In all fairness, I have to admit that I haven't found any of the post-Columbine novels that deal with mass violence by teenagers particularly rewarding. I didn't care for either Jodi Picoult's Nineteen Minutes or Wally Lamb's The Hour I First Believed (which uses the actual Columbine killings as a plot device). I couldn't make it through Lionel Shriver's We Need to Talk About Kevin (maybe I should try again). I know there are a number of recent YA titles that deal with teen violence; I haven't read any of these and may check out a couple to see how they deal with the topic. It may be that Quindlen has written a very insightful book about teen violence and grief and I am not personally ready for novels on this topic (although I have read several of the post-9/11 novels and found them to offer some new ways of thinking about that event).
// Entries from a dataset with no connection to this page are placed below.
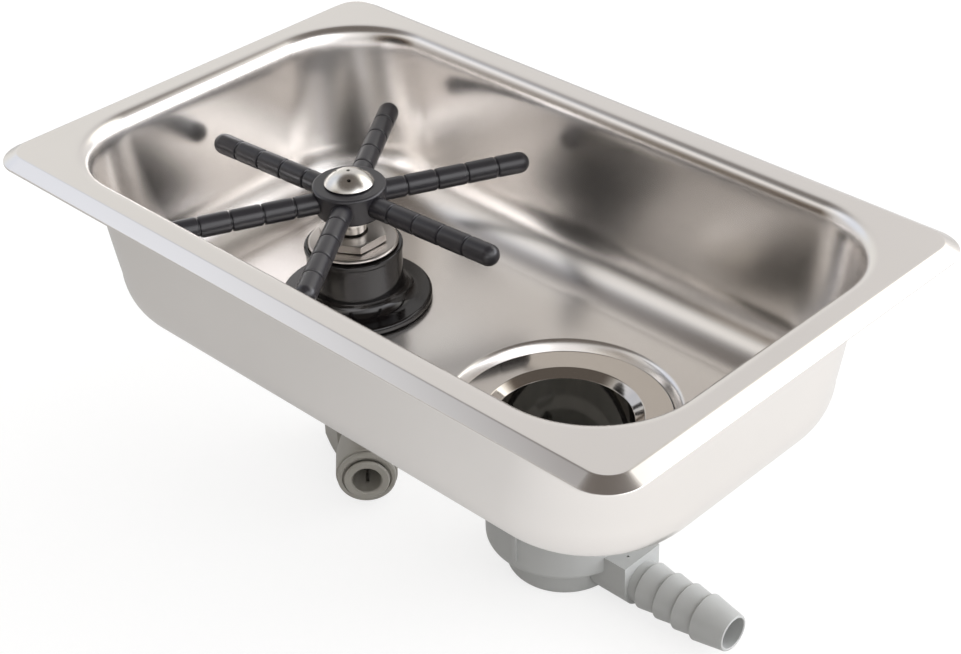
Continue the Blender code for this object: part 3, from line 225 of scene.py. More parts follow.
# Material helpers
def new_material(name, colour, roughness, metallic):
    material = bpy.data.materials.new(name)
    material.use_nodes = True
    shader = material.node_tree.nodes["Principled BSDF"]
    shader.inputs["Base Color"].default_value = (*colour, 1.0)
    shader.inputs["Roughness"].default_value = roughness
    shader.inputs["Metallic"].default_value = metallic
    return material, shader


def add_node(material, kind, **inputs):
    """A new shader node. Each input is given by its name, with _ for a space."""
    node = material.node_tree.nodes.new(kind)
    for name, value in inputs.items():
        node.inputs[name.replace("_", " ")].default_value = value
    return node


def link(material, output, target):
    material.node_tree.links.new(output, target)


def noise(material, scale, stretch=(1.0, 1.0, 1.0), detail=3.0, roughness=0.55):
    """Noise in object space, with the scale in cycles per metre."""
    coordinates = add_node(material, "ShaderNodeTexCoord")
    mapping = add_node(material, "ShaderNodeMapping", Scale=stretch)
    texture = add_node(material, "ShaderNodeTexNoise", Scale=scale, Detail=detail,
                       Roughness=roughness)
    link(material, coordinates.outputs["Object"], mapping.inputs["Vector"])
    link(material, mapping.outputs["Vector"], texture.inputs["Vector"])
    return texture.outputs["Fac"]


def span(material, value, low, high, start=0.3, end=0.7):
    """Maps a value between start and end to the range from low to high."""
    node = add_node(material, "ShaderNodeMapRange", From_Min=start, From_Max=end, To_Min=low,
                    To_Max=high)
    link(material, value, node.inputs["Value"])
    return node.outputs["Result"]


def calculate(material, operation, first, second):
    """Result of an output and either another output or a number."""
    node = add_node(material, "ShaderNodeMath")
    node.operation = operation
    link(material, first, node.inputs[0])
    if isinstance(second, float):
        node.inputs[1].default_value = second
    else:
        link(material, second, node.inputs[1])
    return node.outputs["Value"]


def bump(material, shader, height, distance, strength):
    node = add_node(material, "ShaderNodeBump", Distance=distance, Strength=strength)
    link(material, height, node.inputs["Height"])
    link(material, node.outputs["Normal"], shader.inputs["Normal"])


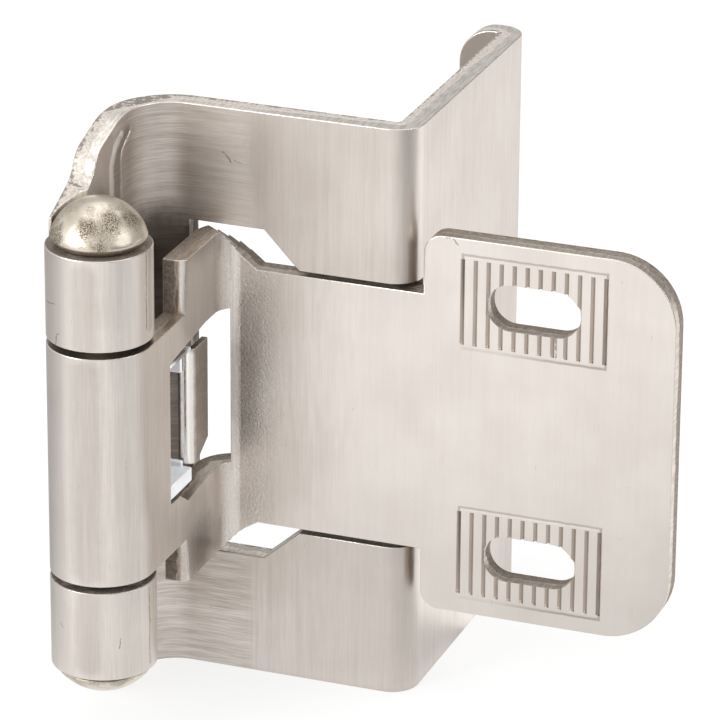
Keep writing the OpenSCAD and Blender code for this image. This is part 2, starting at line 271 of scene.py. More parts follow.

Nonetheless, I don't recommend this book.

Favorite passage:
I have a half-dozen clients now who hire me to decorate their trees; I have one who has three trees, one in the two-story living room, one in the wood-paneled den, one in the cavernous kitchen. I went into this business [landscaping] because I loved the slow and gradual nature of it, the undeniable logic of the natural world. Now much of what I do is simply show, an attempt to present a gaudy mask to others. There is nothing more joyless than decorating the Christmas tree of someone you barely know.

Friday, July 2, 2010

Sizzling Sixteen, by Janet Evanovich

Here I am again, complaining about a mystery series gone bad. The Stephanie Plum novels used to be fun--full of quirky characters in Stephanie's family, at her job as a bounty hunter, and generally scattered around Trenton, New jersey, where she lives. Now, the characters have become tedious and predictable, highlighting the ridiculous plots. Even the "sexual tension" between Stephanie and her two men--Ranger and Morelli--has lost its zip. Sizzling Sixteen isn't worth another sentence.